What the Apple-YouTube Training Allegation Signals for the Market

Training data is becoming a contested commercial input

The core market signal from the Apple lawsuit allegation is that creators increasingly see training data as a monetizable asset, not an unpriced public commons. Whether the legal theory succeeds or not, the commercial message is clear: AI builders want scale, freshness, and diversity, and creators want compensation, attribution, and control. Those goals can align if publishers stop thinking only in terms of cease-and-desist letters and start thinking in terms of productized access.

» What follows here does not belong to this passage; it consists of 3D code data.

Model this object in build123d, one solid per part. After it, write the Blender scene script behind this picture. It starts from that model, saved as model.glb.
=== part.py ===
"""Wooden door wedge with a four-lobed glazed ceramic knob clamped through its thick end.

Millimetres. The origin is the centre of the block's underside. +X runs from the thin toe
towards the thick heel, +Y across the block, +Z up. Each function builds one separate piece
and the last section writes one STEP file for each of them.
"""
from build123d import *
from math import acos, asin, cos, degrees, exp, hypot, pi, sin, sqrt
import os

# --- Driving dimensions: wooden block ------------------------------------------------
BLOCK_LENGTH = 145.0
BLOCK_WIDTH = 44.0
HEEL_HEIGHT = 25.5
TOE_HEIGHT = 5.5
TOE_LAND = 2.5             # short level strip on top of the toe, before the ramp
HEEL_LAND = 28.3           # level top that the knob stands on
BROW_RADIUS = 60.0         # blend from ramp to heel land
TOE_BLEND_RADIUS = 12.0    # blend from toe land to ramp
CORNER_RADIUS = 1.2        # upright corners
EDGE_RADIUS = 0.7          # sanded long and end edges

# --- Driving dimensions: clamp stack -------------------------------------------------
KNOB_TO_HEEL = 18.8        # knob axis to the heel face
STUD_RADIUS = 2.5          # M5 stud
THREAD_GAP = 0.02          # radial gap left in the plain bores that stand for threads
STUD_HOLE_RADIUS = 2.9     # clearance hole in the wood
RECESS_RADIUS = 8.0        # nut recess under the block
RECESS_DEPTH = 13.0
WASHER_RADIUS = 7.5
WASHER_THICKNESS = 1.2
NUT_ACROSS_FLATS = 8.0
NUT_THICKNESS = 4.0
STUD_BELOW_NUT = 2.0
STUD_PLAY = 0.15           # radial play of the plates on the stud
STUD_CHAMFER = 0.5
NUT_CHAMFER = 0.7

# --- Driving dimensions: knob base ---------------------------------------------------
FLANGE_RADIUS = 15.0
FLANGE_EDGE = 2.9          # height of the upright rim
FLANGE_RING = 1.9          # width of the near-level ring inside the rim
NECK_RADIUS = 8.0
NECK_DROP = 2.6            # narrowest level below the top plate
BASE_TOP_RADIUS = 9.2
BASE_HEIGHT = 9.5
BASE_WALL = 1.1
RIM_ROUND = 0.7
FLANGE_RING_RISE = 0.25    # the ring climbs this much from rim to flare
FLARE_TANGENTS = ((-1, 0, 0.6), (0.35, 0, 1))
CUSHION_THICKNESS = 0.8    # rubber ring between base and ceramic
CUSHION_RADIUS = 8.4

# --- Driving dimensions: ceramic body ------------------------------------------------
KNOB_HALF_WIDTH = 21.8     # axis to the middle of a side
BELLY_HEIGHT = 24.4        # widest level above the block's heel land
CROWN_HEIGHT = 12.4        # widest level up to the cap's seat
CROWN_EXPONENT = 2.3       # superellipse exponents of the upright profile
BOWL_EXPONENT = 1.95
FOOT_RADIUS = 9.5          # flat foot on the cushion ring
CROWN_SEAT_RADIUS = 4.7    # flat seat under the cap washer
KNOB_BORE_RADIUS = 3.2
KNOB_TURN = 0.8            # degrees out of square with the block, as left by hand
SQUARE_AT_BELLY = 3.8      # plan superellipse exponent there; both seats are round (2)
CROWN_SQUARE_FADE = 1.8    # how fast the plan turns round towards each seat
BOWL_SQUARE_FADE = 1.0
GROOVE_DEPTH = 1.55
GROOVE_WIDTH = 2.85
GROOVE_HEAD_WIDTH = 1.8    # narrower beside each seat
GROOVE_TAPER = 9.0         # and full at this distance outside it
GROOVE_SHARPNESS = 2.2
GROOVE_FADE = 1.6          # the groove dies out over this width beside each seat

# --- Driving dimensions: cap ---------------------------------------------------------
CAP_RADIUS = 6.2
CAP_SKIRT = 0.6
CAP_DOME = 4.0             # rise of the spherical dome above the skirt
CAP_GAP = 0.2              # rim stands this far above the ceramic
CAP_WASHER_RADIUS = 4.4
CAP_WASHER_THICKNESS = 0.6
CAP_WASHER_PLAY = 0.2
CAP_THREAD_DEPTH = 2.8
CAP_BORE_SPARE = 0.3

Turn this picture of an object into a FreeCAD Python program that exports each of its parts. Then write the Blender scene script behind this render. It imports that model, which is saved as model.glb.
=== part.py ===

This is the same kind of shift that has transformed other industries where a raw input once seemed free until usage became measurable. Logistics firms learned to price by weight, speed, and route; creators can price by dataset quality, rights scope, and term length. If you want a model for operational pricing logic, look at how freight rates are calculated: base cost, surcharges, and service tiers all exist because not every shipment is equal. AI content access should be treated the same way.

Why scraping is attractive to AI companies

Unchecked scraping persists because it is cheap, fast, and operationally simple. Engineers can ingest vast public web corpora, build a model, and worry about licensing later, if at all. That creates a race-to-the-bottom dynamic in which ethical buyers still compete against firms taking shortcuts. The result is that legitimate publishers often feel forced to choose between exclusion and devaluation.

There is another reason scraping is attractive: uncertainty. If a creator cannot explain what they are selling, the buyer defaults to taking nothing or taking everything. Publishers need a clearer offer, not just moral arguments. That means understanding product packaging, much like brands that win on brand identity understand that strong presentation can change perceived value before a transaction even happens.

The trust problem is now a market variable

AI buyers increasingly care about provenance, auditability, and risk. A model trained on disputed content can create legal exposure, reputational harm, and downstream customer distrust. That is why ethical AI is becoming a procurement issue, not just an engineering preference. In practice, the most defensible partnerships will be those that can document rights, consent, and permitted usage with the same rigor as other regulated workflows.

For publishers, this is an opportunity to sell trust as part of the dataset, not as a vague promise. Provenance workflows matter in more places than media: consider how provenance and ethical sourcing help consumers pay for authenticity in artisan markets. The same logic can help AI buyers pay for datasets they can defend internally and externally.

The New Licensing Stack: From One-Off Deals to Durable Revenue Streams

Micropayments for granular access

Micropayments are the most obvious alternative to scraping, but they need to be designed for machine consumption, not consumer checkout flows. A model provider may not want to negotiate one thousand separate files, yet it may gladly pay pennies per article, clip, transcript, or image if the process is automated. That means content owners should define measurable units: per viewable segment, per minute of video, per article family, or per structured record.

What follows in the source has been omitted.